A delicada situação fiscal brasileira, com reflexo em maiores dificuldades para o financiamento da educação, faz com que mereça atenção especial e um debate profundo a ideia levantada na semana passada pelo vice-presidente da República sobre o Ensino Superior. Hamilton Mourão defende que a sociedade avalie "sem preconceitos" e "seriamente" a possibilidade de estudantes oriundos de famílias em melhor situação financeira pagarem para cursar universidades públicas. Estes recursos poderiam ajudar a custear mais bolsas para que jovens de estratos inferiores consigam frequentar faculdades particulares.
O Brasil mantém modelo que privilegia alunos de maior renda e acaba penalizando os que têm menos recursos
O Brasil é um dos raros países do mundo a manter este modelo que privilegia alunos de maior renda e acaba penalizando os que têm menos recursos financeiros. Estudantes oriundos de lares com mais posses tendem a ficar com boa parte das vagas gratuitas, especialmente nos cursos mais concorridos e com perspectiva de melhor remuneração ao longo da vida profissional. Estes, em regra, passaram os Ensinos Fundamental e Médio em escolas privadas, que usualmente contam com uma melhor qualidade de ensino na comparação com os colégios públicos. As condições para competir pelo acesso são assimétricas, contribuindo para a manutenção da gritante desigualdade social brasileira.
Hoje, o quadro verificado nos Ensinos Fundamental e Médio acaba sendo invertido no nível superior.

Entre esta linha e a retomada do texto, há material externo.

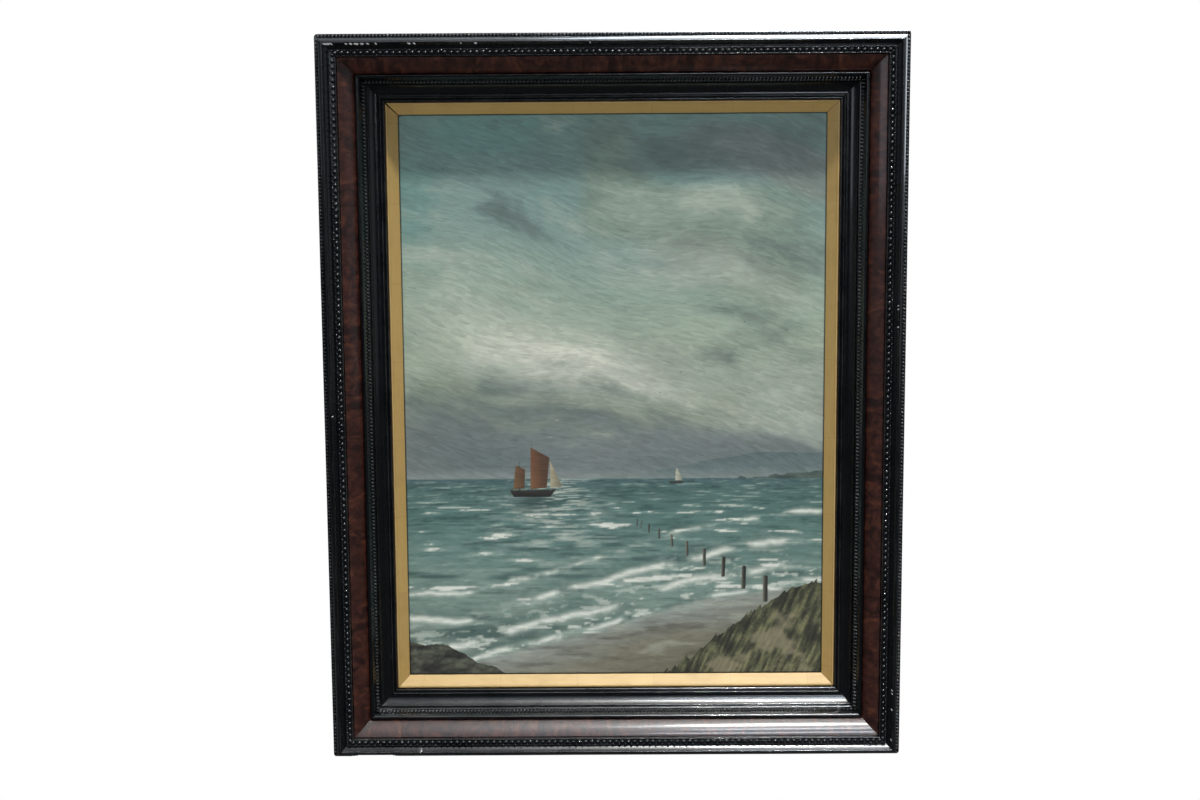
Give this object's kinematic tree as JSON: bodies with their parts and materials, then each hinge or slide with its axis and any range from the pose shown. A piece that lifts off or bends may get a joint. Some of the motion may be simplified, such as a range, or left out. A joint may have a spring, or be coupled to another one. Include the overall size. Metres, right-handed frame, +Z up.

Os mais ricos ocupam mais espaços nas universidades públicas, como no caso das federais, em geral mais reconhecidas que as privadas, e assim se eterniza uma situação que perpetua a baixa mobilidade, algo nefasto que só poderá ser contornado de forma sustentável por meio da educação. Um estudo do Banco Mundial publicado em 2017 analisou o problema no país e, da mesma forma, sugeriu que os alunos de renda média e alta de alguma forma pagassem pelo curso em universidades públicas, mesmo que depois de formados, com algum tipo de crédito. O trabalho verificou que 65% dos estudantes das instituições públicas de nível superior pertenciam à faixa dos 40% da população com condições financeiras mais favoráveis. A conclusão foi de que "as despesas com universidades federais equivalem a um subsídio regressivo à parcela mais rica da população brasileira".
Uma das ideias do Banco Mundial, se adotada a cobrança, seria que o governo estendesse o Programa de Financiamento Estudantil (Fies) às universidades federais. Outros modelos poderiam ser analisados e debatidos, como a possibilidade de não haver mudança no nível de dispêndio escolar das famílias. Alunos que pagam escolas privadas seguiriam desembolsando os mesmos valores de seu Ensino Médio no nível superior, por exemplo. Com isso, se evitaria saltos abruptos nos orçamentos domiciliares, inviabilizando o acesso , por exemplo, a cursos reconhecidamente mais caros, como Medicina.
O fato incontestável é que, apesar da existência de políticas afirmativas, como as cotas, ainda é viável e necessário tornar o Ensino Superior mais justo, com contrapartidas de quem pode mais. Ao mesmo tempo, seria possível canalizar mais recursos públicos para os anos iniciais da educação pública, uma forma mais eficiente para de fato transformar o Brasil em um país onde o aprendizado possa ser, na prática, uma saída para reduzir a desigualdade e ter uma melhor distribuição de renda no futuro.